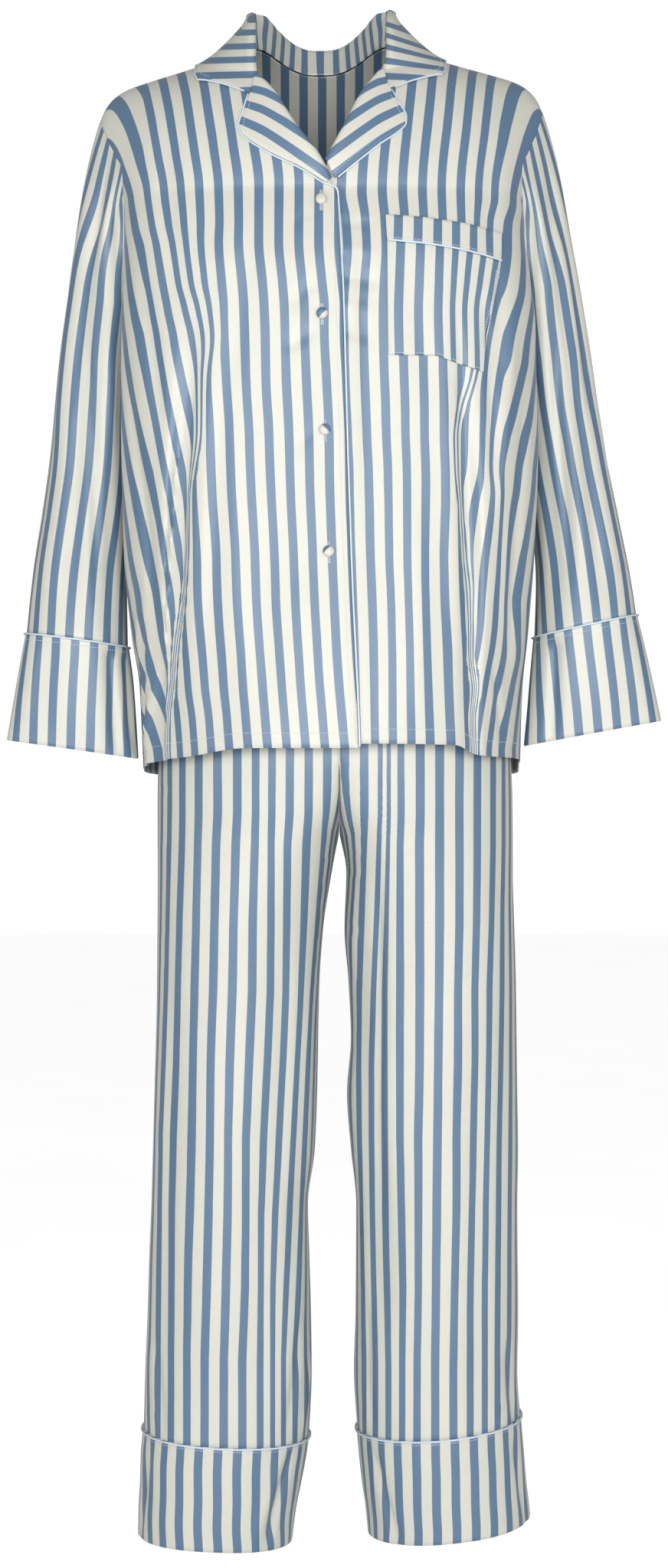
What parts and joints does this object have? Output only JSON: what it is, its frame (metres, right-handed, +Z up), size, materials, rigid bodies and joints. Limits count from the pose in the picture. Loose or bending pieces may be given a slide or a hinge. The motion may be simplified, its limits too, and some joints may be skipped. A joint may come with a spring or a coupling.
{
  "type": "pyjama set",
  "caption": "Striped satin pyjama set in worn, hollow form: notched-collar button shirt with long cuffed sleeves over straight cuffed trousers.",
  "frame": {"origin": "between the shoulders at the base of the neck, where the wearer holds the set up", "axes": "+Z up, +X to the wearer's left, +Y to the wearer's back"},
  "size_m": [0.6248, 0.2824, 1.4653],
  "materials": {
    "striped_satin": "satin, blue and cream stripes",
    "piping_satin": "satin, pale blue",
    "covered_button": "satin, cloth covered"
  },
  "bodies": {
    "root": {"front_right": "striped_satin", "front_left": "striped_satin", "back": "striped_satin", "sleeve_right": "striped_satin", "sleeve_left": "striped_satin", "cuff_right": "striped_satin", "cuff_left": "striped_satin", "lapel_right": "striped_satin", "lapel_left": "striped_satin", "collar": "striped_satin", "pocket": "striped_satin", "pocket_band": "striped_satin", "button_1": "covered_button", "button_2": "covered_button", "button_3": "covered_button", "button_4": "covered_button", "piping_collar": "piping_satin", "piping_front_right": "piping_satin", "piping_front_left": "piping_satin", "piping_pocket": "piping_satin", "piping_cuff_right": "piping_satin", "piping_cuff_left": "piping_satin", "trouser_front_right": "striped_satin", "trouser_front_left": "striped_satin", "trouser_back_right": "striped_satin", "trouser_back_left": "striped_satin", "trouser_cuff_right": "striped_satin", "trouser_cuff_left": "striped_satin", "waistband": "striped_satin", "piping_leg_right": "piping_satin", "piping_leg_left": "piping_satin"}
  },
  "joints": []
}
========
● **PROBLEM REQUIREMENTS**
Repeat the data above exactly.

● **FULL OUTPUT**
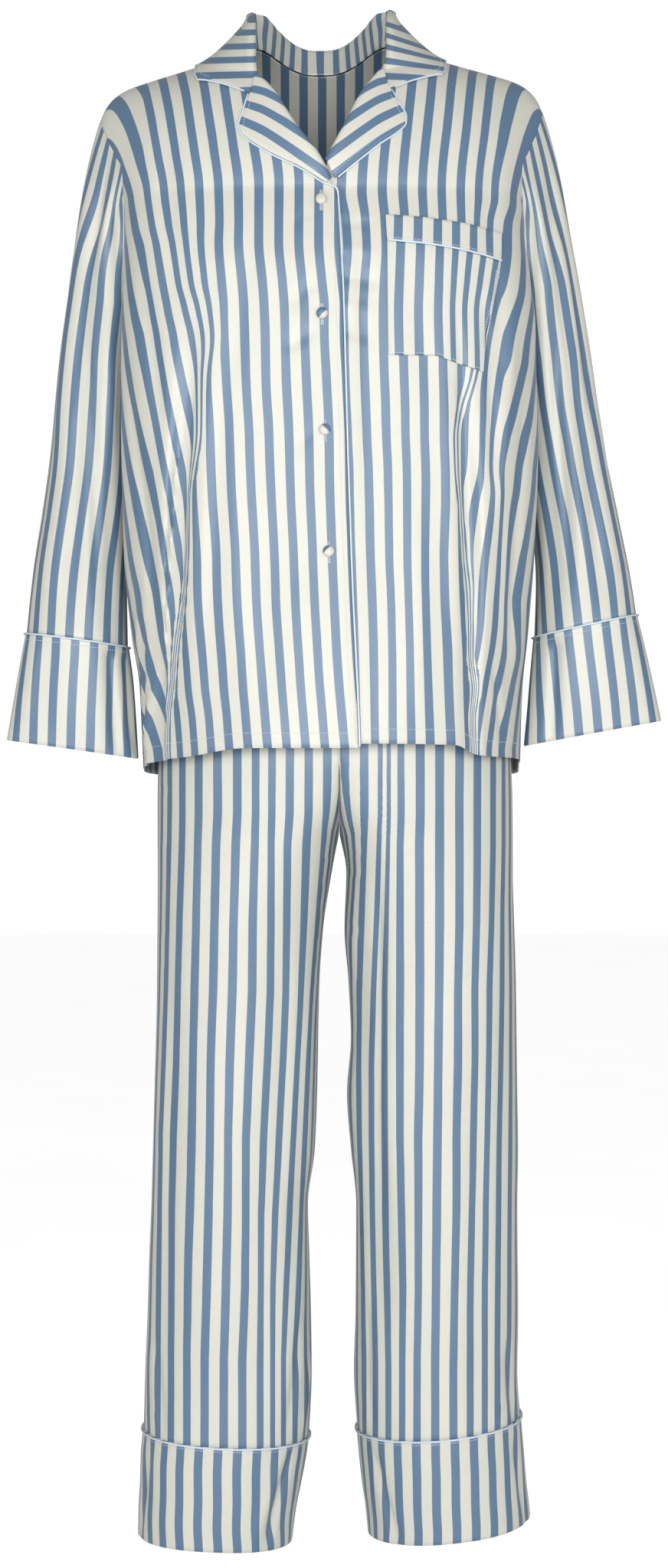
What parts and joints does this object have? Output only JSON: what it is, its frame (metres, right-handed, +Z up), size, materials, rigid bodies and joints. Limits count from the pose in the picture. Loose or bending pieces may be given a slide or a hinge. The motion may be simplified, its limits too, and some joints may be skipped. A joint may come with a spring or a coupling.
{
  "type": "pyjama set",
  "caption": "Striped satin pyjama set in worn, hollow form: notched-collar button shirt with long cuffed sleeves over straight cuffed trousers.",
  "frame": {"origin": "between the shoulders at the base of the neck, where the wearer holds the set up", "axes": "+Z up, +X to the wearer's left, +Y to the wearer's back"},
  "size_m": [0.6248, 0.2824, 1.4653],
  "materials": {
    "striped_satin": "satin, blue and cream stripes",
    "piping_satin": "satin, pale blue",
    "covered_button": "satin, cloth covered"
  },
  "bodies": {
    "root": {"front_right": "striped_satin", "front_left": "striped_satin", "back": "striped_satin", "sleeve_right": "striped_satin", "sleeve_left": "striped_satin", "cuff_right": "striped_satin", "cuff_left": "striped_satin", "lapel_right": "striped_satin", "lapel_left": "striped_satin", "collar": "striped_satin", "pocket": "striped_satin", "pocket_band": "striped_satin", "button_1": "covered_button", "button_2": "covered_button", "button_3": "covered_button", "button_4": "covered_button", "piping_collar": "piping_satin", "piping_front_right": "piping_satin", "piping_front_left": "piping_satin", "piping_pocket": "piping_satin", "piping_cuff_right": "piping_satin", "piping_cuff_left": "piping_satin", "trouser_front_right": "striped_satin", "trouser_front_left": "striped_satin", "trouser_back_right": "striped_satin", "trouser_back_left": "striped_satin", "trouser_cuff_right": "striped_satin", "trouser_cuff_left": "striped_satin", "waistband": "striped_satin", "piping_leg_right": "piping_satin", "piping_leg_left": "piping_satin"}
  },
  "joints": []
}